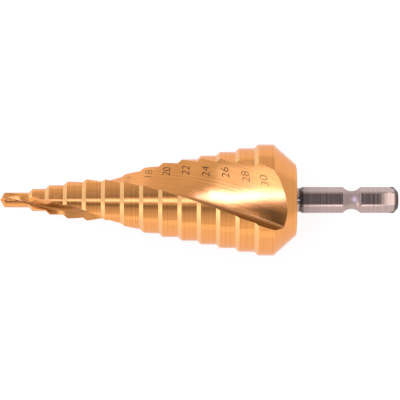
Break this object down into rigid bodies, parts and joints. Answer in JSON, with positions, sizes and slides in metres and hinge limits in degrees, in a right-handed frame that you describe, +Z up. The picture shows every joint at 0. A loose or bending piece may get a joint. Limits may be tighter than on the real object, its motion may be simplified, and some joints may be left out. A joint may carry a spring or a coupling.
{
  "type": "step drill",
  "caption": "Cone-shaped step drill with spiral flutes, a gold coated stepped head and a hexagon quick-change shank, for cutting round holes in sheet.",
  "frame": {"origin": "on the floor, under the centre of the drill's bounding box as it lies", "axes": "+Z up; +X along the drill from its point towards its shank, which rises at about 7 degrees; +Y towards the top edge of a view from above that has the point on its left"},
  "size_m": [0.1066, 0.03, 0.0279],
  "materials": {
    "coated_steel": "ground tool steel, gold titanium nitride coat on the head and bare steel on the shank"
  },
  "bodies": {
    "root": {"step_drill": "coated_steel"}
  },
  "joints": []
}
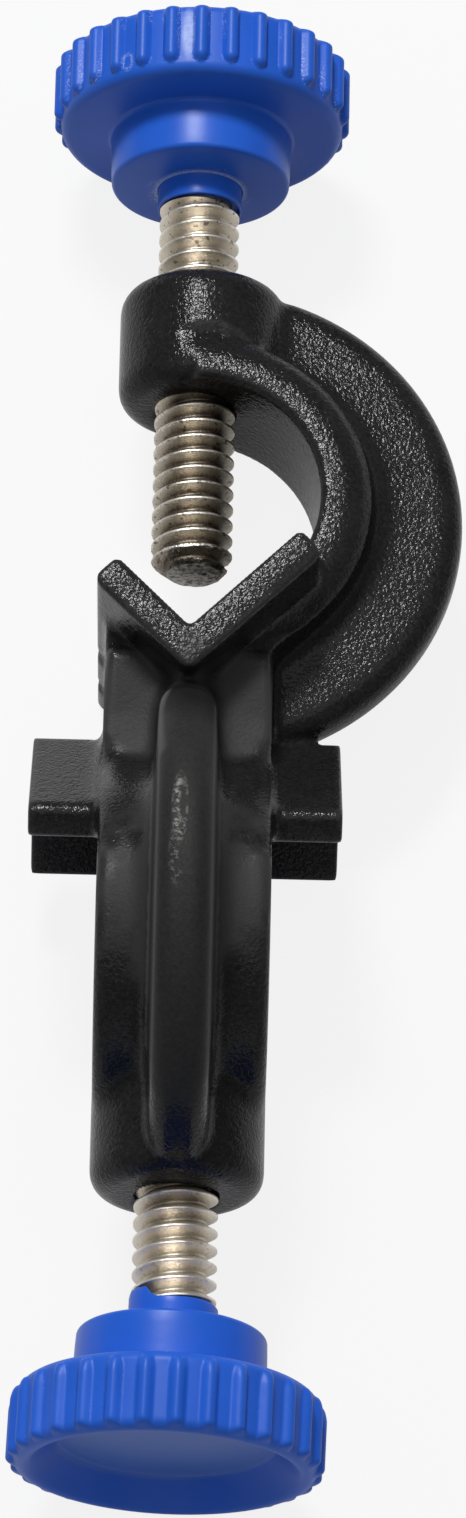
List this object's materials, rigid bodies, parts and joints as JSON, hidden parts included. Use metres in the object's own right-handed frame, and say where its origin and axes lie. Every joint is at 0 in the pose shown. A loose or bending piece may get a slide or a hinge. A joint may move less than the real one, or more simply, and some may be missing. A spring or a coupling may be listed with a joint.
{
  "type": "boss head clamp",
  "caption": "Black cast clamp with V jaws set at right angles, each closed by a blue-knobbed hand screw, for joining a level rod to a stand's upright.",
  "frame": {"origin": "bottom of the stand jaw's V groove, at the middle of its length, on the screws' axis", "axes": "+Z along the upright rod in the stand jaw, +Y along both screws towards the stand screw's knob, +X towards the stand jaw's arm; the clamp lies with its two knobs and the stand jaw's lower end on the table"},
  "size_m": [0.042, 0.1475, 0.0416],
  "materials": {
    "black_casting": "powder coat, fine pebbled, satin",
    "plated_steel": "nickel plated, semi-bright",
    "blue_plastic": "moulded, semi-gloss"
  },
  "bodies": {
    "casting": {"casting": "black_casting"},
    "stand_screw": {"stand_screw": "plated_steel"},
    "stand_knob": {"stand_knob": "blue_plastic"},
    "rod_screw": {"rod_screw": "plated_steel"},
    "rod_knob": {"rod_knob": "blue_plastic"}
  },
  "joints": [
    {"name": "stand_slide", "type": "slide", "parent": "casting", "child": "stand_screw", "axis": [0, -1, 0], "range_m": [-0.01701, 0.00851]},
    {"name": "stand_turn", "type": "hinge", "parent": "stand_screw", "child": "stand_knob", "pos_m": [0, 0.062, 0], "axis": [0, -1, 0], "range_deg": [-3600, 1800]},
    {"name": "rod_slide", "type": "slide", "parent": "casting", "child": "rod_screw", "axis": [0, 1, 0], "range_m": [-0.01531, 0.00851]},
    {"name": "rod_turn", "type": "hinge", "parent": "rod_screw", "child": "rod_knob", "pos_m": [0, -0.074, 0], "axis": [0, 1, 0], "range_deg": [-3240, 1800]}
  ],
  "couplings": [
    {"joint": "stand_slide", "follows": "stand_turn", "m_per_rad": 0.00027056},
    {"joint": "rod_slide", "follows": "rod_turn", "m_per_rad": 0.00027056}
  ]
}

| Instructions to follow |
Return every line exactly.

| Exercise output |
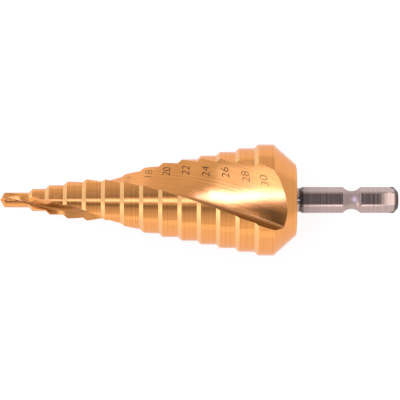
Break this object down into rigid bodies, parts and joints. Answer in JSON, with positions, sizes and slides in metres and hinge limits in degrees, in a right-handed frame that you describe, +Z up. The picture shows every joint at 0. A loose or bending piece may get a joint. Limits may be tighter than on the real object, its motion may be simplified, and some joints may be left out. A joint may carry a spring or a coupling.
{
  "type": "step drill",
  "caption": "Cone-shaped step drill with spiral flutes, a gold coated stepped head and a hexagon quick-change shank, for cutting round holes in sheet.",
  "frame": {"origin": "on the floor, under the centre of the drill's bounding box as it lies", "axes": "+Z up; +X along the drill from its point towards its shank, which rises at about 7 degrees; +Y towards the top edge of a view from above that has the point on its left"},
  "size_m": [0.1066, 0.03, 0.0279],
  "materials": {
    "coated_steel": "ground tool steel, gold titanium nitride coat on the head and bare steel on the shank"
  },
  "bodies": {
    "root": {"step_drill": "coated_steel"}
  },
  "joints": []
}
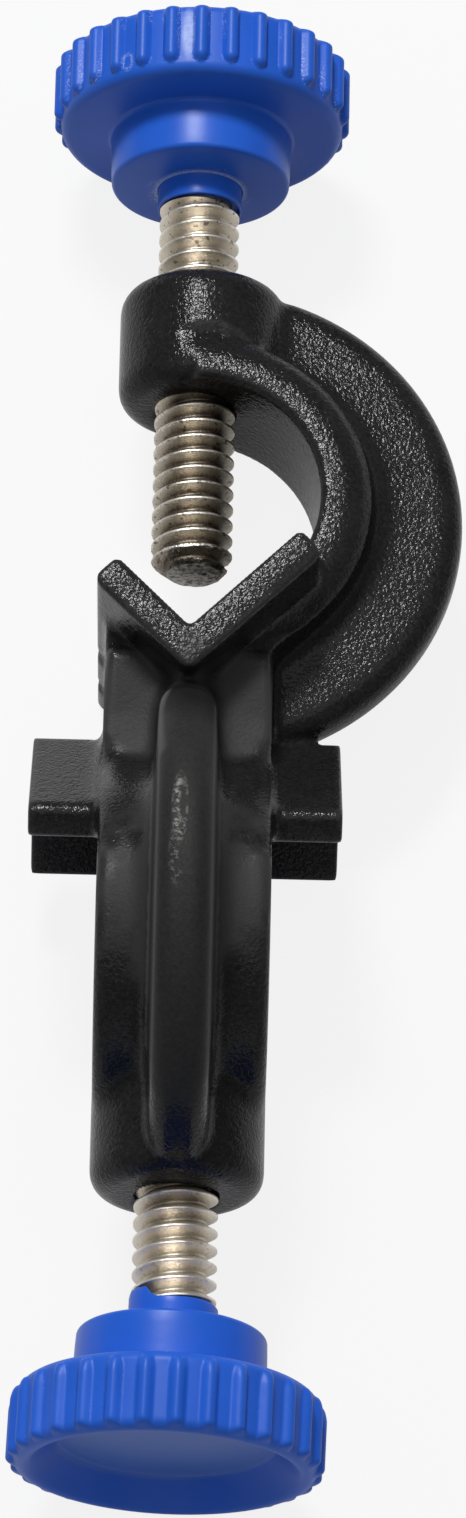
List this object's materials, rigid bodies, parts and joints as JSON, hidden parts included. Use metres in the object's own right-handed frame, and say where its origin and axes lie. Every joint is at 0 in the pose shown. A loose or bending piece may get a slide or a hinge. A joint may move less than the real one, or more simply, and some may be missing. A spring or a coupling may be listed with a joint.
{
  "type": "boss head clamp",
  "caption": "Black cast clamp with V jaws set at right angles, each closed by a blue-knobbed hand screw, for joining a level rod to a stand's upright.",
  "frame": {"origin": "bottom of the stand jaw's V groove, at the middle of its length, on the screws' axis", "axes": "+Z along the upright rod in the stand jaw, +Y along both screws towards the stand screw's knob, +X towards the stand jaw's arm; the clamp lies with its two knobs and the stand jaw's lower end on the table"},
  "size_m": [0.042, 0.1475, 0.0416],
  "materials": {
    "black_casting": "powder coat, fine pebbled, satin",
    "plated_steel": "nickel plated, semi-bright",
    "blue_plastic": "moulded, semi-gloss"
  },
  "bodies": {
    "casting": {"casting": "black_casting"},
    "stand_screw": {"stand_screw": "plated_steel"},
    "stand_knob": {"stand_knob": "blue_plastic"},
    "rod_screw": {"rod_screw": "plated_steel"},
    "rod_knob": {"rod_knob": "blue_plastic"}
  },
  "joints": [
    {"name": "stand_slide", "type": "slide", "parent": "casting", "child": "stand_screw", "axis": [0, -1, 0], "range_m": [-0.01701, 0.00851]},
    {"name": "stand_turn", "type": "hinge", "parent": "stand_screw", "child": "stand_knob", "pos_m": [0, 0.062, 0], "axis": [0, -1, 0], "range_deg": [-3600, 1800]},
    {"name": "rod_slide", "type": "slide", "parent": "casting", "child": "rod_screw", "axis": [0, 1, 0], "range_m": [-0.01531, 0.00851]},
    {"name": "rod_turn", "type": "hinge", "parent": "rod_screw", "child": "rod_knob", "pos_m": [0, -0.074, 0], "axis": [0, 1, 0], "range_deg": [-3240, 1800]}
  ],
  "couplings": [
    {"joint": "stand_slide", "follows": "stand_turn", "m_per_rad": 0.00027056},
    {"joint": "rod_slide", "follows": "rod_turn", "m_per_rad": 0.00027056}
  ]
}